SORT-IN-2 is an open-label, dual centre study assessing the clinical efficacy of the treatment VES001 in patients with GRN mutations who are currently asymptomatic.
It will be performed at one clinical centre in the Netherlands and another in the United Kingdom. The first patient has now been enrolled and enrolment and dosing is expected to be completed by mid-2025.
Mads Fuglsang Kjølby, co-Founder and interim Chief Medical Officer at Vesper Bio, which is carrying out the trial, said: “The aim of this study is to further demonstrate the safety and tolerability of VES001 and confirm whether VES001 has a positive effect on progranulin levels in the cerebrospinal fluid and blood plasma of these patients.
“Progranulin is vital for maintaining neuronal health, however, progranulin levels in asymptomatic people with GRN mutations are typically half that of people without such mutations.

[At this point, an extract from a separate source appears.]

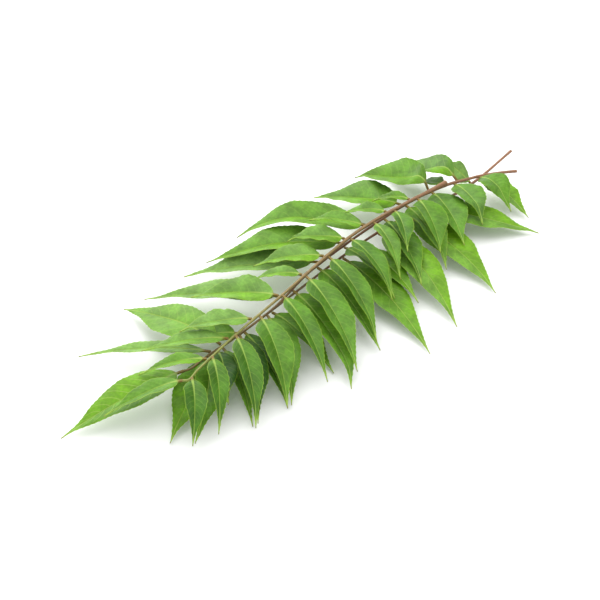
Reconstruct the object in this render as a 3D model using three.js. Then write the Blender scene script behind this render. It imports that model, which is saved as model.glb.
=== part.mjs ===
// A cut curry leaf sprig lying on a flat surface: three pinnate leaves, one over another.
// Millimetres, +Z up. +X runs along the sprig towards the cut ends of the stalks.
import * as THREE from 'three';

// Leaflet blades are modelled thicker than life (about 0.25 mm) so that each is a sound solid.
const BLADE_THICKNESS = 0.44;
const STALKLET_THICKNESS = 0.8;
const STALKLET_HALF_WIDTH = 0.45;
const TIP_HALF_WIDTH = 0.45;
const STALK_GAP = 0.35;
const CLEARANCE = 0.5;
const CELL = 1;
const ACROSS = 4;
// Which of a box's six groups of faces looks down.
const UNDERSIDE = 5;
// How far, in path samples, a stalk spreads the lift that one leaflet under it gives.
const SPAN = 40;
// Where the cross rows stand along a leaflet: stalklet, then blade, closer at both ends.
const ROWS = [0, 0.06, 0.13, 0.25, 0.4, 0.56, 0.72, 0.87, 1];
const LEFT = 1;
const RIGHT = -1;
// Slopes in degrees of the halves left and right of a leaflet's heading, and how much steeper
// each is beside the midrib than at the margin. Leaflets on one side of the stalk lean alike.
const CURL = 5;
const LEFT_SLOPE = { [LEFT]: 23, [RIGHT]: 3 };
const RIGHT_SLOPE = { [LEFT]: 16, [RIGHT]: 44 };
// How far a leaflet curves sideways, towards the tip of its leaf.
const BEND = { [LEFT]: 5, [RIGHT]: 18 };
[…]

“Based on the data from our successful First-in-Human trial, we believe VES001 will normalise progranulin levels, and thus has great potential to slow or even arrest FTD(GRN) disease progression.”
Paul Little, CEO at Vesper Bio, said: “It is an incredible achievement by the Vesper team that we have been able to progress VES001 so quickly into this next clinical trial phase.

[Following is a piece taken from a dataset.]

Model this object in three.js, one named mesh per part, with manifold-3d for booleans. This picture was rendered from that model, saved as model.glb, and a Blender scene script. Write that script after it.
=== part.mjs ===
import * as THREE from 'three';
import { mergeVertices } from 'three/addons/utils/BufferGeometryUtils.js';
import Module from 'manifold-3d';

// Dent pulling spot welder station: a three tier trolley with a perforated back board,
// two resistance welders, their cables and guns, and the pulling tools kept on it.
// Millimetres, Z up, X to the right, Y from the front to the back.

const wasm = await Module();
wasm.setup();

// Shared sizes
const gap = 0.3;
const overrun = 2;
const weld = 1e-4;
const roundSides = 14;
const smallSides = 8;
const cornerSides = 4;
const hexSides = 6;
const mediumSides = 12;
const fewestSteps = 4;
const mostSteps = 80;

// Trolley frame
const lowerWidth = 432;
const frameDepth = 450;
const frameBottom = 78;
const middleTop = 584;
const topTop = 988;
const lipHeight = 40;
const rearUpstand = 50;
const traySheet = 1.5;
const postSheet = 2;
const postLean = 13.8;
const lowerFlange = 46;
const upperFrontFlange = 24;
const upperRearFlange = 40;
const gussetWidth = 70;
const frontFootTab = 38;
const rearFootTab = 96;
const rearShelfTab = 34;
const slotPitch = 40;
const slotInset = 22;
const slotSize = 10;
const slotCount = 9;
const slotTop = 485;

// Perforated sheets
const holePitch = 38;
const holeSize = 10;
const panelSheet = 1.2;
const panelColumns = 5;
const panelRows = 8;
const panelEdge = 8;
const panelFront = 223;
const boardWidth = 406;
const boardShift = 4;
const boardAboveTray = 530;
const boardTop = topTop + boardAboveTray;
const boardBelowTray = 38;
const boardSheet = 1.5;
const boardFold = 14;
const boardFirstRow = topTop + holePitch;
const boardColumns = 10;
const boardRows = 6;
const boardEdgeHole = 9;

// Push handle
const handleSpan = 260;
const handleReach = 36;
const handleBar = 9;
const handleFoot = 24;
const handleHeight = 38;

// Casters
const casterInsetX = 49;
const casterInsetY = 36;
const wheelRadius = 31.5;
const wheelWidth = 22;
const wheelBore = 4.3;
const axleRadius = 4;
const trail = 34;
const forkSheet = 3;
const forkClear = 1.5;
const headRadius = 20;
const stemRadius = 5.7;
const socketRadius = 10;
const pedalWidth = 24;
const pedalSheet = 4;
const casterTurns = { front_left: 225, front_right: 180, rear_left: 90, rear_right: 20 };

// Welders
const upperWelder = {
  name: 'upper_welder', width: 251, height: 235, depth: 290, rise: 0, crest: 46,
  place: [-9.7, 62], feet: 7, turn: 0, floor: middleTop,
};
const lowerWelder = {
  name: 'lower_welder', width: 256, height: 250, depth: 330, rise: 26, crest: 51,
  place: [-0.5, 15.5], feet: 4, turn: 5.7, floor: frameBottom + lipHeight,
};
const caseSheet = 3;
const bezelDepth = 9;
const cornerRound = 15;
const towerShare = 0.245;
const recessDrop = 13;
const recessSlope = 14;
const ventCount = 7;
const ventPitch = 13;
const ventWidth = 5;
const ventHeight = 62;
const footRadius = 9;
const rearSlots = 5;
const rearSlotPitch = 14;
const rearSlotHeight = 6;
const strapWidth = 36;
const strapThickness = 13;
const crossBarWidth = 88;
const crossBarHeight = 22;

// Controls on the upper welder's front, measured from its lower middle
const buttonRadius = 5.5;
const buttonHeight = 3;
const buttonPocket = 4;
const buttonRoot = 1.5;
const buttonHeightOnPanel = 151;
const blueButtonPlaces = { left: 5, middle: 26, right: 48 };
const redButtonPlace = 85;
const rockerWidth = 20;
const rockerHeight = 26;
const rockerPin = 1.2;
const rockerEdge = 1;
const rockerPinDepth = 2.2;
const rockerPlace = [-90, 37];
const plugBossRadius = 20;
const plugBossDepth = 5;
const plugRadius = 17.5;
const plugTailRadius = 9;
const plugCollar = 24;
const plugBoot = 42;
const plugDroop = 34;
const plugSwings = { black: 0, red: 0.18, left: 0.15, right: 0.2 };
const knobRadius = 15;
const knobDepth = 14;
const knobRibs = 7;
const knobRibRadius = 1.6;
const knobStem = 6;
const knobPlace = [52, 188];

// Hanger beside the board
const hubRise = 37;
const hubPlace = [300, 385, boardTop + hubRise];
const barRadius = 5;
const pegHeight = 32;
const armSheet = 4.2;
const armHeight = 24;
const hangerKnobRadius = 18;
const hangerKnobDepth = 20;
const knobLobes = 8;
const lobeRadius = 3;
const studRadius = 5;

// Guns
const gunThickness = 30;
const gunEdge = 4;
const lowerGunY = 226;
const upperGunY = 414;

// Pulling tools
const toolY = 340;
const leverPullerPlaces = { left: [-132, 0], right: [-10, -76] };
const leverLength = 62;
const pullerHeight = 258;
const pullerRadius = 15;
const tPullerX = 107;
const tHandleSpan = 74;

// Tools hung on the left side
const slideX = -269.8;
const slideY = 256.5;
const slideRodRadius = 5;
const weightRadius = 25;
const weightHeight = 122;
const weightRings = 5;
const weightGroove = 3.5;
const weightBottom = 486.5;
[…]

“We are committed to bringing this important new oral treatment option to families living with FTD, where there is no approved therapy available today. We are all striving for a future free from FTD for patients and their families.”
The SORT-IN-2 study will be conducted at Erasmus University Medical Centre, Rotterdam, the Netherlands, under principal investigator Professor Harro Seelaar; and the Leonard Wolfson Experimental Neurology Centre clinical research facility, National Hospital for Neurology and Neurosurgery, University College London, UK, under principal investigator Professor Jonathan Rohrer.